Emma is infatuated with Norman, so every part of the way she speaks is geared towards pleasing him, impressing him, trying to get him to notice her. There’s a neediness to her speech pattern that brings her dialogue alive. Here in “Reap What You Sow,” characters speak mainly to move plot along or give opinions about things (i.e. “I don’t like Butch.”). There’s a lack of naturalism and a lack of fun to the dialogue.

And I don’t think this being a TV movie should be an excuse to write less-interesting dialogue. Sure, the dialogue’s probably going to be more on-the-nose than in, say, a David Fincher film, but you should still try to be on-the-nose with some flair.

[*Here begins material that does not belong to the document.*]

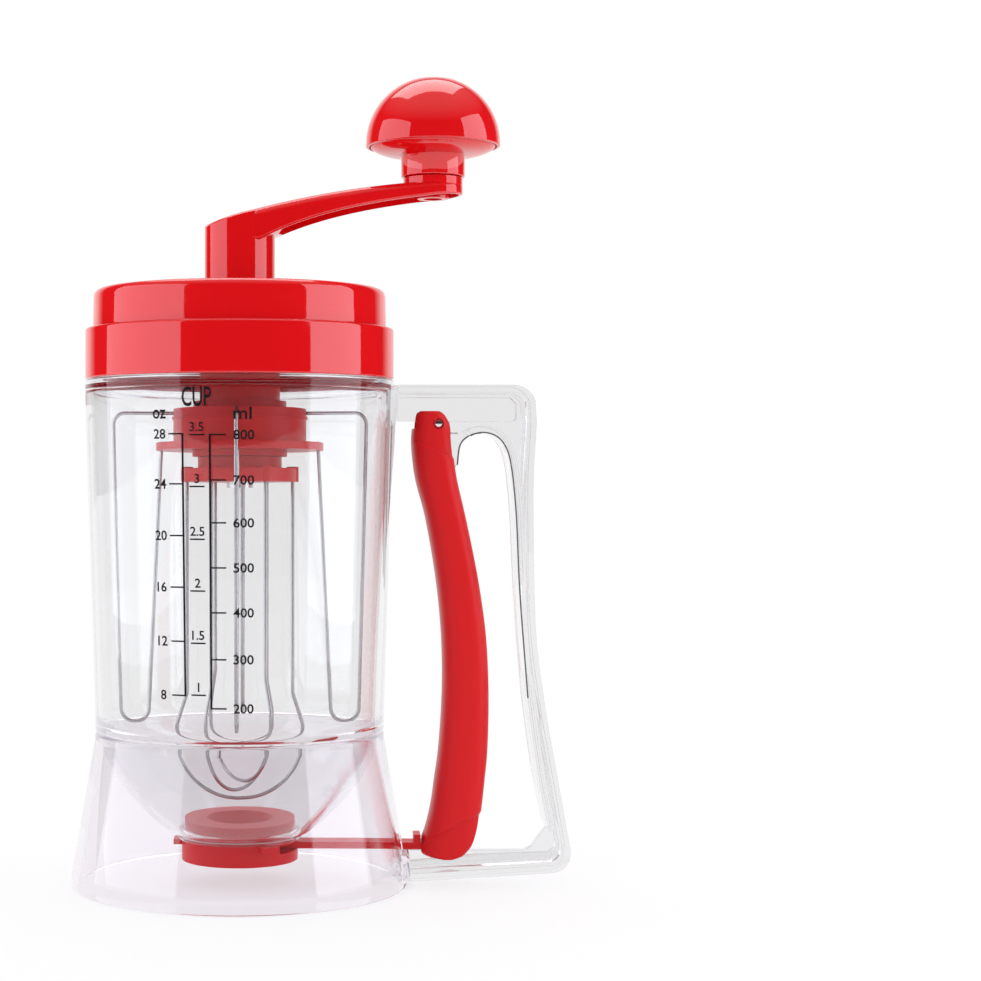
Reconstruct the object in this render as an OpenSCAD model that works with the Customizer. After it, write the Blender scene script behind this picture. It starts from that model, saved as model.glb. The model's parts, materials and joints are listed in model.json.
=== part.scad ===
// Hand-cranked batter mixer and dispenser. A clear jug stands on a flared skirt and ends
// in a bowl with a slide valve under it. The red screw lid holds a planetary gear that
// turns an inner and an outer wire whisk against each other. A squeeze lever in the
// handle draws the valve open.
// Millimetres, +Z up. The origin is the middle of the foot, on the table; +X is the handle.

/* [Jug] */
// Outer radius of the jug just under the lid
rim_r = 51.2; // [48:0.1:56]
// Outer radius of the jug where it meets the skirt
waist_r = 47.7; // [45:0.1:52]
// Wall of the jug
jug_wall = 2.2; // [1.6:0.1:2.8]
// Height of the ledge that the lid screws down to
ledge_z = 166.2; // [150:0.1:185]
// How far the neck is set in from the rim
neck_step = 3.3; // [2.8:0.1:4]
// Height of the neck above the ledge
neck_h = 12.7; // [10:0.1:16]
// Height of the shoulder where the skirt joins the jug
shoulder_z = 51; // [46:0.1:58]
// Height of the underside of the outlet collar
collar_z = 14.9; // [13:0.1:18]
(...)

I guess the best way to sum up my reaction to the dialogue here is that it felt like Brett was bored writing it. I want him to write a version where it feels like he’s having fun. And isn’t that what Lifetime wants anyway? Don’t they want a little cheese? A little goofiness? A little flash?

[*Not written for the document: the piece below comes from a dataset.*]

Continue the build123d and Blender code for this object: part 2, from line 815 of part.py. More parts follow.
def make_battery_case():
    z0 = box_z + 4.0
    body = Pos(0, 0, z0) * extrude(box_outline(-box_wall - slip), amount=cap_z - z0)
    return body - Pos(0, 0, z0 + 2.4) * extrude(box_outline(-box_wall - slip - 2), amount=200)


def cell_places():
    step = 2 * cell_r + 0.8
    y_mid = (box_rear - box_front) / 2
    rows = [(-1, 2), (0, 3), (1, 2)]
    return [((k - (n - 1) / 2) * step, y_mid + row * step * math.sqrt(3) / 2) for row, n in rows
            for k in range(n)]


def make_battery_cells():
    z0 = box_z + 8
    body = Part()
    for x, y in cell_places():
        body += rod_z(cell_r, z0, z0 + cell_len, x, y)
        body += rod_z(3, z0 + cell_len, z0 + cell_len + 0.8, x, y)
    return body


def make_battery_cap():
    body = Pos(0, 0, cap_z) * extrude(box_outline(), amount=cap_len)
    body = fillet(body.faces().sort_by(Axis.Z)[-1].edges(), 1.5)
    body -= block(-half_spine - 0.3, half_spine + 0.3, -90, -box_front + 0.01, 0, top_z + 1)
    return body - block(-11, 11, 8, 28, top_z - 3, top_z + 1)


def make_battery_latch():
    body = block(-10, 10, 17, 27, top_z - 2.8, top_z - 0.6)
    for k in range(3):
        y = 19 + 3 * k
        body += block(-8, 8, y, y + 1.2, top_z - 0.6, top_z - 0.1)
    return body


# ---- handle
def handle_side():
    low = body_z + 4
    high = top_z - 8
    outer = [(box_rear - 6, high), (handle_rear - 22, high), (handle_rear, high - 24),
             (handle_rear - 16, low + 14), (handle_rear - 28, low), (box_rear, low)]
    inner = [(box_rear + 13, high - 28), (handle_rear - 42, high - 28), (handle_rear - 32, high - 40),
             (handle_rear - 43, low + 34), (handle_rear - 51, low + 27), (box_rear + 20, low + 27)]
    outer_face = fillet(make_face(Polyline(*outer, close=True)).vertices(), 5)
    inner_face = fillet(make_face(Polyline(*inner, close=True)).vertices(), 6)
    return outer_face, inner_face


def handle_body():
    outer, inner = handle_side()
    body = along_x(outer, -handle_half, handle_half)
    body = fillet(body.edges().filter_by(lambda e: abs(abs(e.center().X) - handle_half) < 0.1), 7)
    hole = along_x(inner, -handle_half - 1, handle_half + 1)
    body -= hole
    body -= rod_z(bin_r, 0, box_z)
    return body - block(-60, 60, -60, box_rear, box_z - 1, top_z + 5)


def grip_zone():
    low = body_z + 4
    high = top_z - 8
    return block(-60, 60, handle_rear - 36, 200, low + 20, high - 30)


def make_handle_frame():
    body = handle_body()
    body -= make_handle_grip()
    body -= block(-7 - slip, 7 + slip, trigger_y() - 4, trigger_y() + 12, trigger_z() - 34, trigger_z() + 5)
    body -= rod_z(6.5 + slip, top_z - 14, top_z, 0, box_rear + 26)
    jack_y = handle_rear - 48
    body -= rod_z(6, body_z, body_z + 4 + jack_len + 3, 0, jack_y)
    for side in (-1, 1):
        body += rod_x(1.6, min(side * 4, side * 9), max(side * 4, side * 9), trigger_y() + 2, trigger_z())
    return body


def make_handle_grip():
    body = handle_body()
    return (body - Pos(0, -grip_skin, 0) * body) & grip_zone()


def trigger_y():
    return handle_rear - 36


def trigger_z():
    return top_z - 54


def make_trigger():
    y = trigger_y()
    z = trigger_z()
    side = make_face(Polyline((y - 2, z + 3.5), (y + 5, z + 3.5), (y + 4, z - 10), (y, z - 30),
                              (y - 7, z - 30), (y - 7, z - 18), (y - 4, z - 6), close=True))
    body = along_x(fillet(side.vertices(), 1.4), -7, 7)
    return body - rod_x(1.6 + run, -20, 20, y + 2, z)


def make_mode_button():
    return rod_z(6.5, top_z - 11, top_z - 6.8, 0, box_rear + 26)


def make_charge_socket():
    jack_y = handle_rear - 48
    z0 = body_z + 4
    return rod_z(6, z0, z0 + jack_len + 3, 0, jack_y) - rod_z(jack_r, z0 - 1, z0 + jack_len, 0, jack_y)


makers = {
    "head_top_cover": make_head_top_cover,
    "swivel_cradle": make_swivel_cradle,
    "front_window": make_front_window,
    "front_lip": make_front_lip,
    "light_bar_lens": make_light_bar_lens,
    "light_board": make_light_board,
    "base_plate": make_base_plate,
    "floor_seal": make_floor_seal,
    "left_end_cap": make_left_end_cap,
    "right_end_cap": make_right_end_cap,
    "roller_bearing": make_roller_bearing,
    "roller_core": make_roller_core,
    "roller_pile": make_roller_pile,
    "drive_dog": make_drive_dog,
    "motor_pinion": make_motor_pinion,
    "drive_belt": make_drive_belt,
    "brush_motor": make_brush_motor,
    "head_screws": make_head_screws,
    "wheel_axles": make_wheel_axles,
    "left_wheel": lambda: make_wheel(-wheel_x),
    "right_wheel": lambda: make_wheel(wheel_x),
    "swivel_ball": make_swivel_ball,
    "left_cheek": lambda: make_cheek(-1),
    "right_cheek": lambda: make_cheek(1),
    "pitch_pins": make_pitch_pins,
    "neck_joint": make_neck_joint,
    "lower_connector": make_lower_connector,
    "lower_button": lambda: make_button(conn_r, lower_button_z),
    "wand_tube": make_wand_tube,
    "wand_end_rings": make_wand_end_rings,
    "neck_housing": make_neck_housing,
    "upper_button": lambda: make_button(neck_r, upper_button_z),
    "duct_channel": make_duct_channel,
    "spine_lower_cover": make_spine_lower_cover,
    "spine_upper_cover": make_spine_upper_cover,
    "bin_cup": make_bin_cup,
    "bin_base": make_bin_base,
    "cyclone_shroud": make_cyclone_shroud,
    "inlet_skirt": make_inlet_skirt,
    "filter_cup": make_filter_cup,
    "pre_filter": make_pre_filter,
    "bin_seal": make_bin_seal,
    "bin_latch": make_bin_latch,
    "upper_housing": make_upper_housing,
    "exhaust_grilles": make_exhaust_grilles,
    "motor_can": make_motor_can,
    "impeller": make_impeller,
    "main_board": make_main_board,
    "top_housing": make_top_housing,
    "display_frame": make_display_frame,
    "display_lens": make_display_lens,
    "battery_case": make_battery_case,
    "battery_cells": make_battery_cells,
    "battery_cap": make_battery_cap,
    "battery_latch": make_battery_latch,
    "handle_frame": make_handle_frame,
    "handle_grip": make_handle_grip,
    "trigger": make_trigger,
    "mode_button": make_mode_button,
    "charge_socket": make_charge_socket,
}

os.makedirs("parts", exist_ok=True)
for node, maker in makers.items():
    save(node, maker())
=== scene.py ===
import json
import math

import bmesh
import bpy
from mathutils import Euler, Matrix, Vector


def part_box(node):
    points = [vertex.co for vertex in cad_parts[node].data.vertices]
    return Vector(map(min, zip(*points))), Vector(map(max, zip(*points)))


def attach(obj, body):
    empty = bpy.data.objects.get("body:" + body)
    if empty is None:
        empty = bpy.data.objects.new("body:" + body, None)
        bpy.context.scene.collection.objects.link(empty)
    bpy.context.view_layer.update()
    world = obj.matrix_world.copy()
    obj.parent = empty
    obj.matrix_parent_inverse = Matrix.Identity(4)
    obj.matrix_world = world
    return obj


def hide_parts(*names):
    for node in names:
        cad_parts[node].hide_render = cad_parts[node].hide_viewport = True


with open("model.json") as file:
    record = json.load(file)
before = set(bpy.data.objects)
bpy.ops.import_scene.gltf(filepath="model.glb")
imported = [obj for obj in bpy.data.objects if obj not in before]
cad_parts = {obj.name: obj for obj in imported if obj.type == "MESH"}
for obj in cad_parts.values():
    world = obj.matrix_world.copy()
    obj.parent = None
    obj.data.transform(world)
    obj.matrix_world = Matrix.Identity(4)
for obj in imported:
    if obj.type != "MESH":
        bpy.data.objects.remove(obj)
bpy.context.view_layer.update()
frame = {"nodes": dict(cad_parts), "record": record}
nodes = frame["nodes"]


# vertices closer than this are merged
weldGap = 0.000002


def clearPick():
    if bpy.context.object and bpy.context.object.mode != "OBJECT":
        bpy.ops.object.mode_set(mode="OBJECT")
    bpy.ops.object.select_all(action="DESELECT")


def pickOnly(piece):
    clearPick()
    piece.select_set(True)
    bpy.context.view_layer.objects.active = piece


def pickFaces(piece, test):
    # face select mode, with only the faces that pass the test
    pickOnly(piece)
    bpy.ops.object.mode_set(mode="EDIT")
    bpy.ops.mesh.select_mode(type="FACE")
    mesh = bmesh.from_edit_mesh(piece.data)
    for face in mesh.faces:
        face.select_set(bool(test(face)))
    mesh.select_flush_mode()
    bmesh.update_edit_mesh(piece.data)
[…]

It’s nearly impossible for me to give a rating here because I’m trying to rate something that embraces a lower quality product. And while I definitely thought there was a lot to celebrate, the story wasn’t challenging enough to keep me engaged. That and the dialogue were what kept this from being “worth the read.”

With that said, I feel like Brett achieved what he set out to do, and I don’t see his script as being that far behind what Lifetime puts on the air. What did you guys think?

Script link: Reap What You Sow (new version)

[ ] what the hell did I just read?
[x] wasn’t for me
[ ] worth the read
[ ] impressive
[ ] genius

What I learned: Brett hooked me up with a couple of writers who have operated in the Made-For-TV-Movie world. After promising each of them a box of Sprinkles cupcakes, they’ve shared with me some trade secrets. They say that Hallmark responds to scripts that promote the wholesome, family love, uplifting thing. While Lifetime is a little more varied. They prefer the tawdry woman in danger scenario. But also like domestic strife, standing up to invaders, and the storybook romance (an old flame rekindled). Any made-for-TV movie fans here? What other secrets can you tell us!?